PROBLEM REQUIREMENTS
Return only the lines running from the top of the entries to the line with "const overrun = 2;", inclusive, exactly as written.
▼▼▼
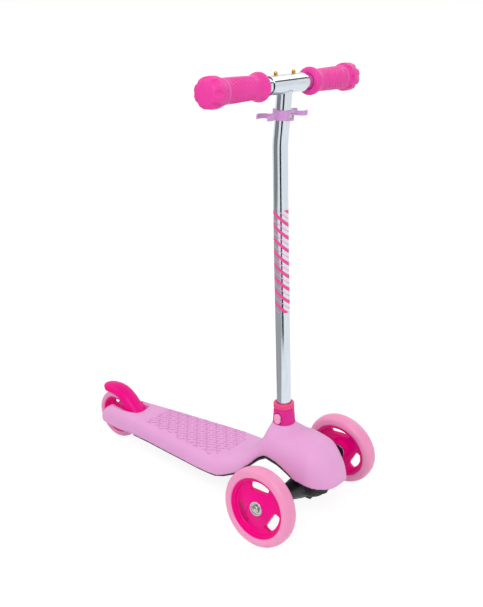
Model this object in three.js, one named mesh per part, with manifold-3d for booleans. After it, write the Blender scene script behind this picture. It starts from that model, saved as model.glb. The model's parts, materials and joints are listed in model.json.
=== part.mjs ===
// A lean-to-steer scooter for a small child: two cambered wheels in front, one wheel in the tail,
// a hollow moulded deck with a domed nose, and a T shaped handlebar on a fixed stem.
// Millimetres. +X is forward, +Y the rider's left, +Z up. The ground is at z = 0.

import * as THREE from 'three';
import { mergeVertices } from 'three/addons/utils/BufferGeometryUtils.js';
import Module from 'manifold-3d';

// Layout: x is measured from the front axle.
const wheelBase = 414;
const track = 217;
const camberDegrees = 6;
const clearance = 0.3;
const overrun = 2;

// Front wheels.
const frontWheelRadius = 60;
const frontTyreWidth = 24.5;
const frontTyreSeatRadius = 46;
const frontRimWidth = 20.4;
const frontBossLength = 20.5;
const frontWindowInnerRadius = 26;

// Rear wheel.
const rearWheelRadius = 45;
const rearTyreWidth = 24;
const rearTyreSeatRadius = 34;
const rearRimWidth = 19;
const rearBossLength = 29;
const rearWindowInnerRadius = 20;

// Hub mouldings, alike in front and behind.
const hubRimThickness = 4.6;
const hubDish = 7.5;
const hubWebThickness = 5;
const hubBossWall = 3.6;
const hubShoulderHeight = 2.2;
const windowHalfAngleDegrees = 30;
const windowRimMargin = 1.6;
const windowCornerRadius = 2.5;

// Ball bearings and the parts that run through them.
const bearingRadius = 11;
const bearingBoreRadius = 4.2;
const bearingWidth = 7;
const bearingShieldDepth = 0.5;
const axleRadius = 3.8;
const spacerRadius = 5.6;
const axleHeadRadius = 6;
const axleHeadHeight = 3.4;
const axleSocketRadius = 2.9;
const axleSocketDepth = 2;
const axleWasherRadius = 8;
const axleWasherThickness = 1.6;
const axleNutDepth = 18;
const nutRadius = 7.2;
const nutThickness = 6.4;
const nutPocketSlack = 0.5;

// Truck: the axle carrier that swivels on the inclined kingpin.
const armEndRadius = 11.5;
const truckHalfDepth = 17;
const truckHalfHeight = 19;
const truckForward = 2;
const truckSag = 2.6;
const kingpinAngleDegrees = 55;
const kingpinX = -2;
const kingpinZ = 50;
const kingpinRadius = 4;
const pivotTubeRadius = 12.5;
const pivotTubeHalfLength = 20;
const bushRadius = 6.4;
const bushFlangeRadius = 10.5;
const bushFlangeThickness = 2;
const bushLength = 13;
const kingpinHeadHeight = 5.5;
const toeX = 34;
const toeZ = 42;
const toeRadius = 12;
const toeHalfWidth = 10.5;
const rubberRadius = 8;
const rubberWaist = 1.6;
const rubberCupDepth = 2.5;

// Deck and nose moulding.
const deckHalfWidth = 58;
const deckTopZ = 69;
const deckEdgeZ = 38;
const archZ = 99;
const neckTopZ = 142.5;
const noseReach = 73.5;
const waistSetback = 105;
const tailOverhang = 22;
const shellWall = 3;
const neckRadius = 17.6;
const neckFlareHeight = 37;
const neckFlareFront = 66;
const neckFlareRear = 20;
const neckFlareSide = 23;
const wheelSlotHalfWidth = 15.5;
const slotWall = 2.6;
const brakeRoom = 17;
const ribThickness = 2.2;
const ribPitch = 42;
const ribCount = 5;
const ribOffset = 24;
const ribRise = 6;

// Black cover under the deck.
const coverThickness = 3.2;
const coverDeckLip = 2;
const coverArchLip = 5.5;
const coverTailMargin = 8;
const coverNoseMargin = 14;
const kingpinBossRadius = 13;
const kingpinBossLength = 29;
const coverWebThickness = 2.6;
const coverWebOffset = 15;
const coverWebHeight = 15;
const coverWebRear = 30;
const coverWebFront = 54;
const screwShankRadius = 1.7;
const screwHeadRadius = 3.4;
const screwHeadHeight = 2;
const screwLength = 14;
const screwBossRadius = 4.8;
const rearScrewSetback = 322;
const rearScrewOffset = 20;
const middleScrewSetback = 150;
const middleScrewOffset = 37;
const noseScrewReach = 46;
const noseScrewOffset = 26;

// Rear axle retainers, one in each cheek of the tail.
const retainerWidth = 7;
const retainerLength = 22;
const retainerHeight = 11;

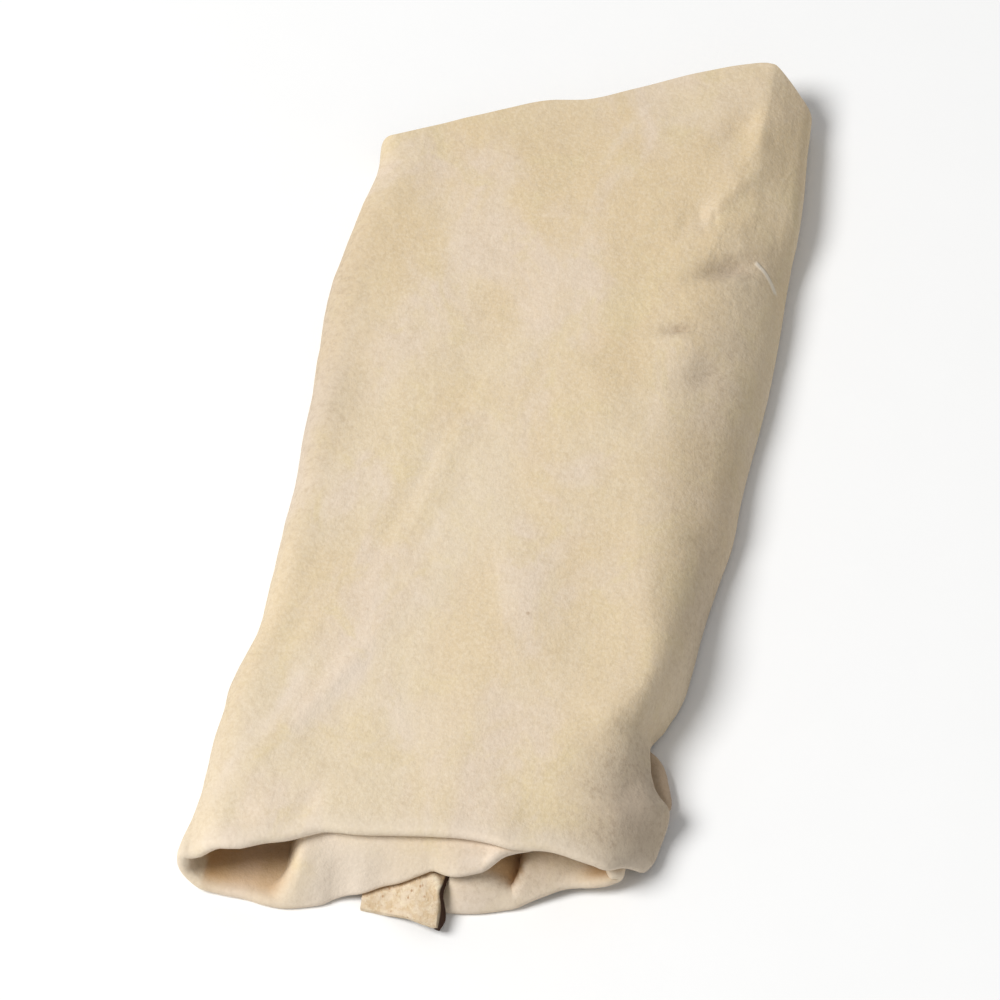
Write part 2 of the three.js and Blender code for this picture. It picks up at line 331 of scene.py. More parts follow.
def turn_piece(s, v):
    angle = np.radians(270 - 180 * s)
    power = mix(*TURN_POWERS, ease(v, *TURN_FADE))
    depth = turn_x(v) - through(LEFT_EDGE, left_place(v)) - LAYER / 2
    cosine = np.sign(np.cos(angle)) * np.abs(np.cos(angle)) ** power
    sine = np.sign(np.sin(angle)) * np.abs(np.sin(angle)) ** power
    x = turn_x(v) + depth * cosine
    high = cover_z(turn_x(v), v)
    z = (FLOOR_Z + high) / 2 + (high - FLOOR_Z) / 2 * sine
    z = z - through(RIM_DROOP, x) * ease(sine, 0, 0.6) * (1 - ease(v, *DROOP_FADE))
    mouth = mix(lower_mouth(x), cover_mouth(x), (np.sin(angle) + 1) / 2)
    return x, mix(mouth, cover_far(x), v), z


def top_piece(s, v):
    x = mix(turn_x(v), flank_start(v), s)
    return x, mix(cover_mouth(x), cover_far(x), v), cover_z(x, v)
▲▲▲
REPLY TO THE TASK
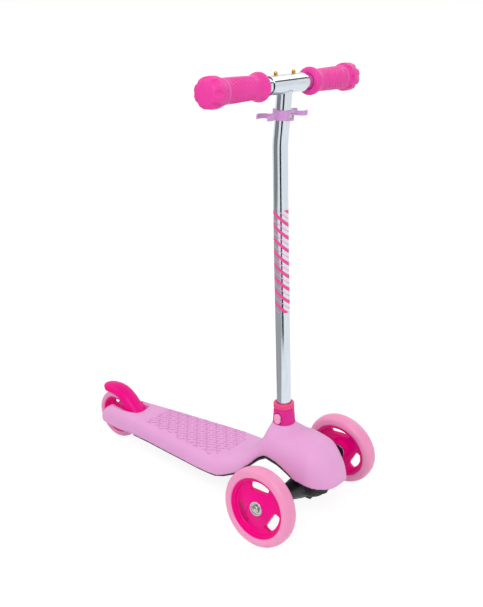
Model this object in three.js, one named mesh per part, with manifold-3d for booleans. After it, write the Blender scene script behind this picture. It starts from that model, saved as model.glb. The model's parts, materials and joints are listed in model.json.
=== part.mjs ===
// A lean-to-steer scooter for a small child: two cambered wheels in front, one wheel in the tail,
// a hollow moulded deck with a domed nose, and a T shaped handlebar on a fixed stem.
// Millimetres. +X is forward, +Y the rider's left, +Z up. The ground is at z = 0.

import * as THREE from 'three';
import { mergeVertices } from 'three/addons/utils/BufferGeometryUtils.js';
import Module from 'manifold-3d';

// Layout: x is measured from the front axle.
const wheelBase = 414;
const track = 217;
const camberDegrees = 6;
const clearance = 0.3;
const overrun = 2;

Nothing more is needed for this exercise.